One remark, though. In Kafka, this routing to the same node isn't achieved at the topic level. Imagine that a 3-node Kafka cluster has only one topic; we don't want to have only one node being a hot spot. Hence, Kafka introduces the concept of a partition, basically a sub-split per topic. If I wanted to improve my solution, I should probably do the same.

Also, another downside is that now I have only one entry for all the messages that belong to a specific key. If we receive too many messages, at some point, it will become an issue. To tackle that, and if I recall correctly, Kafka introduces the concept of segments, basically splitting the partitions into chunks (and a rotation either based on time or on size). Again, if I wanted to improve my solution, I should probably do it as well.

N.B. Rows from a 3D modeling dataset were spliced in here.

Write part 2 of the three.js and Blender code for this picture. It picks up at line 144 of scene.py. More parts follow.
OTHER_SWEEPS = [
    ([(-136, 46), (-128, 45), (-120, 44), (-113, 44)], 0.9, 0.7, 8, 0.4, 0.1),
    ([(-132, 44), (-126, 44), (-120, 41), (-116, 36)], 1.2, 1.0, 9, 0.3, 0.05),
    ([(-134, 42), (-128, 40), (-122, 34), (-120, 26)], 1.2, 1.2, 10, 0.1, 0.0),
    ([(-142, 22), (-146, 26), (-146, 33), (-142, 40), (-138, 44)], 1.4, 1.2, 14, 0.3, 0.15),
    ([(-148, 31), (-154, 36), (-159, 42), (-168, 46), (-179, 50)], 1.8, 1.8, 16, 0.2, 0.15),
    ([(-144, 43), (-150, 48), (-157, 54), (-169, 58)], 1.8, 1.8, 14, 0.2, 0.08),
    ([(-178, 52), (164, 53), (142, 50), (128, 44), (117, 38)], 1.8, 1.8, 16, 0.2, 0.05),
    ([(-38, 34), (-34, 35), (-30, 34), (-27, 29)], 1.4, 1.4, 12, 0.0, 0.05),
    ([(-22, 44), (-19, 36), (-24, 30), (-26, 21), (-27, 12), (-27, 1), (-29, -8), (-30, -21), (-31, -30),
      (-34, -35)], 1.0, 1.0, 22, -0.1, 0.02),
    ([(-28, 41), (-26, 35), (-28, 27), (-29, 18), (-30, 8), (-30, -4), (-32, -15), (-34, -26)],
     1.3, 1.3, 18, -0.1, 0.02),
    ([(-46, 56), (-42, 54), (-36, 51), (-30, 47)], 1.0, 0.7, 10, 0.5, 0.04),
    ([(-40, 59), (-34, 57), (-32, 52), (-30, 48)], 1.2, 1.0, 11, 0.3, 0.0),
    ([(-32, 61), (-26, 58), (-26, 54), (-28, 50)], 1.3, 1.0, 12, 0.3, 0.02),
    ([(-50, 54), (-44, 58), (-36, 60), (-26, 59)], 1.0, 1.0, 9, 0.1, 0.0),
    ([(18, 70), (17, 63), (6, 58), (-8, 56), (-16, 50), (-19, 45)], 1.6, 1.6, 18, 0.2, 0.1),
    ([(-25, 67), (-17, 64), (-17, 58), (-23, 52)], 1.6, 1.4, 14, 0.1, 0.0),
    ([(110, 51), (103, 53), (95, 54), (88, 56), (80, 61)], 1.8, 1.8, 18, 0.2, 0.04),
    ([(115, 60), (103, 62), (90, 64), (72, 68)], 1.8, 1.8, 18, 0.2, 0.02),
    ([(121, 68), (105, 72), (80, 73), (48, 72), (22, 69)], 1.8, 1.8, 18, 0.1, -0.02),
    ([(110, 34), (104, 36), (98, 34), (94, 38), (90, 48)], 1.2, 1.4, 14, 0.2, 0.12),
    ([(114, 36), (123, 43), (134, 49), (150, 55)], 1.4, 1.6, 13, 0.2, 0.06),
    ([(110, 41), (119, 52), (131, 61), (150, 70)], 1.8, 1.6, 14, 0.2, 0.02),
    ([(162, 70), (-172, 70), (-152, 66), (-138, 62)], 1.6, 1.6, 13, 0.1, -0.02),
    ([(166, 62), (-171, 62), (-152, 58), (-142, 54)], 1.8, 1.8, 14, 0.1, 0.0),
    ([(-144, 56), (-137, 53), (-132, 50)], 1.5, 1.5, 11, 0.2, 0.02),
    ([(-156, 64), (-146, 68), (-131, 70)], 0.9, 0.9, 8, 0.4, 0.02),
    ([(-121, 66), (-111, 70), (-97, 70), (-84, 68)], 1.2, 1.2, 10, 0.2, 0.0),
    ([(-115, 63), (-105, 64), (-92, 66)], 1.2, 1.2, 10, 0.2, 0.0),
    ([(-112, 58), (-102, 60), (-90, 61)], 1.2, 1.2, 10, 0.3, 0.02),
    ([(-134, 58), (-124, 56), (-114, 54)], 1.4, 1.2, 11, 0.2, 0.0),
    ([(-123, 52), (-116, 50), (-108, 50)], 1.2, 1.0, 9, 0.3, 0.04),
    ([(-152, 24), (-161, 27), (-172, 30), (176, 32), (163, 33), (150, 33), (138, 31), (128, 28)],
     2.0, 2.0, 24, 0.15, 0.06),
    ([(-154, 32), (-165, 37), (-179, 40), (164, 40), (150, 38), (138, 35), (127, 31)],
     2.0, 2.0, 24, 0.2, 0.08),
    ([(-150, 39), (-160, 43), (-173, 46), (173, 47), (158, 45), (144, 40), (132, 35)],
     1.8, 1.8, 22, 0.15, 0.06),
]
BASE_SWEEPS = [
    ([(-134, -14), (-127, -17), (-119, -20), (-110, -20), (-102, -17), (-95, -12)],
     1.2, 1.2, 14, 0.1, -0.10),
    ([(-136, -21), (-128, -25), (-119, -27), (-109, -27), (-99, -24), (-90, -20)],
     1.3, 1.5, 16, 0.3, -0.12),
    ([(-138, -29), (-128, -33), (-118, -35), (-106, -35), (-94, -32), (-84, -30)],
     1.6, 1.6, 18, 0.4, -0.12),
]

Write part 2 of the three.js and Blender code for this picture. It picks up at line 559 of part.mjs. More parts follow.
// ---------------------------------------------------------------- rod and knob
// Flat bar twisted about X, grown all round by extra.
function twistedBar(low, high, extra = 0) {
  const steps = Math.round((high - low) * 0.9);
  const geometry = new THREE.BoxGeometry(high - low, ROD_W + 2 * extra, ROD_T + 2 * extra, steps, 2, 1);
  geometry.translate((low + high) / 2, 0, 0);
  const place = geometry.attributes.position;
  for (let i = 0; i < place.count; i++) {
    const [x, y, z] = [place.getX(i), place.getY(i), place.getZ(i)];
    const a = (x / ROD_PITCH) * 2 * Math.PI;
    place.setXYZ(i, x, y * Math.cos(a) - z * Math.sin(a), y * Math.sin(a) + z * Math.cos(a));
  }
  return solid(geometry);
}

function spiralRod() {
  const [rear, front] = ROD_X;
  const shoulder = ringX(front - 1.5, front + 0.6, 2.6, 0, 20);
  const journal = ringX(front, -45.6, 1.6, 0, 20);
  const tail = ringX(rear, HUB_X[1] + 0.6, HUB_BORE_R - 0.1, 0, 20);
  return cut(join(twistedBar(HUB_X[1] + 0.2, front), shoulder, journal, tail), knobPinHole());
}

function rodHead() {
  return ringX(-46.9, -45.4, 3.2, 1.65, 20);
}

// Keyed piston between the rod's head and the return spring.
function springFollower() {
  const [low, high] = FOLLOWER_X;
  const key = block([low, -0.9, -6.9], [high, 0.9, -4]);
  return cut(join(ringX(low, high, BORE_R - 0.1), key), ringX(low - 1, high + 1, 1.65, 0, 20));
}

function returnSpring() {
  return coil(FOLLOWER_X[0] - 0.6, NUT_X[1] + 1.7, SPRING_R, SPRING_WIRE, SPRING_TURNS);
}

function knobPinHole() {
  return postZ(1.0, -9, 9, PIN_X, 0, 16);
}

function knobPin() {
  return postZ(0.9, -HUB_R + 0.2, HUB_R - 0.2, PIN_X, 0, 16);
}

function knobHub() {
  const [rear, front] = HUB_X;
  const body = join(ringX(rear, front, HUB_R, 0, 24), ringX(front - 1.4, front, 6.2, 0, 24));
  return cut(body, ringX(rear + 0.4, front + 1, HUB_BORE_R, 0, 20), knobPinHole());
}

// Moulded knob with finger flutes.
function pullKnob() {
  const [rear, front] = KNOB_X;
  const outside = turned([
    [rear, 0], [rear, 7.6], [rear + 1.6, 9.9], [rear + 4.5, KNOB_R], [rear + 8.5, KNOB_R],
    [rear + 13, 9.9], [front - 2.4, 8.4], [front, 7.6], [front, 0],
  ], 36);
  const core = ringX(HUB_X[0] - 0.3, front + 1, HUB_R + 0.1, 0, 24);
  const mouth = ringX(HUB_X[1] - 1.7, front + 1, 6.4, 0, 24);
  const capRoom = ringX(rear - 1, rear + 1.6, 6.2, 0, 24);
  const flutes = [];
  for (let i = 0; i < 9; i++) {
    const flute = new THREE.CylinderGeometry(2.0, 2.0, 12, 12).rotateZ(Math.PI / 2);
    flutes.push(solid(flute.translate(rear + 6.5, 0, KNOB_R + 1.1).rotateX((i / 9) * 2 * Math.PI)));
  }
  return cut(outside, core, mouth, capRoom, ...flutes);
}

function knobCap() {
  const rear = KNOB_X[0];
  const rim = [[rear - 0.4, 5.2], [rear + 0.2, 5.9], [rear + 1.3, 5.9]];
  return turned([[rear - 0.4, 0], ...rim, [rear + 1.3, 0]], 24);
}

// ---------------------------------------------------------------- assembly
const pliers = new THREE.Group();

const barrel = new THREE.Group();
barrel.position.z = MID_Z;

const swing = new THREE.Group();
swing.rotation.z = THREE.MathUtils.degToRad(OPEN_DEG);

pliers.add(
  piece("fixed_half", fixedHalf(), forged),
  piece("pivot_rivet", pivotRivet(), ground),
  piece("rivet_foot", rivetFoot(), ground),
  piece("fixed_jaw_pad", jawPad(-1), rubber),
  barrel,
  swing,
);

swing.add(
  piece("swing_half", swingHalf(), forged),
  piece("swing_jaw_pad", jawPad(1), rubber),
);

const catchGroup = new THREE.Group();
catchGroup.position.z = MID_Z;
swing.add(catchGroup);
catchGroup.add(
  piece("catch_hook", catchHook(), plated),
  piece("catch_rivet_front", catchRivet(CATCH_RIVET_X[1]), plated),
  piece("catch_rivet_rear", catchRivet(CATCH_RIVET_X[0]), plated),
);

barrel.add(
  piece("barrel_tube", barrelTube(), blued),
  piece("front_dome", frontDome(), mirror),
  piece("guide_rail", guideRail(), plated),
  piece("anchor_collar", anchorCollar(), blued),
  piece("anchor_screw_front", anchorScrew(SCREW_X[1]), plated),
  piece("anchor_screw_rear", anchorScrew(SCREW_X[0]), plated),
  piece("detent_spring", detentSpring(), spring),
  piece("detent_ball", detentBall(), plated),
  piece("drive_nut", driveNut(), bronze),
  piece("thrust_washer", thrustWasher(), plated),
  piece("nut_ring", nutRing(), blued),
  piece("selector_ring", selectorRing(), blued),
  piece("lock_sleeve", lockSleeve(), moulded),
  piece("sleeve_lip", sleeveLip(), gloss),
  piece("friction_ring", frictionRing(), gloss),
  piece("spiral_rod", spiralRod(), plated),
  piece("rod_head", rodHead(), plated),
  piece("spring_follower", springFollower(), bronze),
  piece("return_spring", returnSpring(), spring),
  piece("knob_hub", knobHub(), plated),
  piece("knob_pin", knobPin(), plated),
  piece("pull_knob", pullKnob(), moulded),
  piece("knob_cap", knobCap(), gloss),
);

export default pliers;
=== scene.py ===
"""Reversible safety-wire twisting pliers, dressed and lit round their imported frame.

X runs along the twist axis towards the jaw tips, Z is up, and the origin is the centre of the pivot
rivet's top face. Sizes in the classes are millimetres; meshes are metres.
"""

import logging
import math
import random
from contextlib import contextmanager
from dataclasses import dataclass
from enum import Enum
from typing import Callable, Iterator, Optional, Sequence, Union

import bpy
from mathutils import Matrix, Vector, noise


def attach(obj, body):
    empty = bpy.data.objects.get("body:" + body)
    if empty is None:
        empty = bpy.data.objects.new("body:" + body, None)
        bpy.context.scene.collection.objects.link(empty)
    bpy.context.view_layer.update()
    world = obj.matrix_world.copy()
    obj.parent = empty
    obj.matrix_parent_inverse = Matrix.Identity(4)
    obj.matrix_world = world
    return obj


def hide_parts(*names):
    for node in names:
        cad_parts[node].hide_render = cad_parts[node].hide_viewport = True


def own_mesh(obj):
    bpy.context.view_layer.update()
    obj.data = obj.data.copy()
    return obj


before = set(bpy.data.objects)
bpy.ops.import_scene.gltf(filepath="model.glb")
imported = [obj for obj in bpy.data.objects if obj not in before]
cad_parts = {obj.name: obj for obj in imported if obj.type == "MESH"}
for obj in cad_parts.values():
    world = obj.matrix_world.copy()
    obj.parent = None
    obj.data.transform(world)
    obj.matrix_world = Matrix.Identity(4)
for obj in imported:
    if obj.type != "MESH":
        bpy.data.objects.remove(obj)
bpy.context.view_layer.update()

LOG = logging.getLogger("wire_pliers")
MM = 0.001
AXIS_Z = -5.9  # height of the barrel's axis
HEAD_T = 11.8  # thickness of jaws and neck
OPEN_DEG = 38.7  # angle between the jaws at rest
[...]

Challenge #6: Totally-Available Transactions

#6a: Single-Node, Totally-Available Transactions

Solution

This part is pretty straightforward; as it's a single node, we can store everything in memory.

#6b: Totally-Available, Read Uncommitted Transactions

Solution

Now, we have to implement a distributed store that ensures read-uncommitted consistency. From my notes (and a lot was coming from the Jepsen website), this consistency level prohibits dirty writes: a transaction that can overwrite a value that has previously been written by another transaction that is still in-flight and has not been committed yet. The main problem with dirty writes is that it can violate integrity constraints.

In my solution, I implemented a coordination mechanism between the nodes to synchronize their state upon a new request. As we have to handle network partitions, the solution relies on SyncRPC and a custom retry mechanism.

#6c: Totally-Available, Read Committed Transactions

Solution

Now, our store has to ensure the read-committed consistency. Again, from my notes, this model prevents dirty reads: transactions aren't allowed to observe writes from transactions that do not commit.

Unfortunately (and I mean it), my previous solution for #6b is passing. Unfortunately, because it means the end of the challenge 😔.

Thanks to Fly.io and Kyle Kingsbury, it was truly a fantastic experience.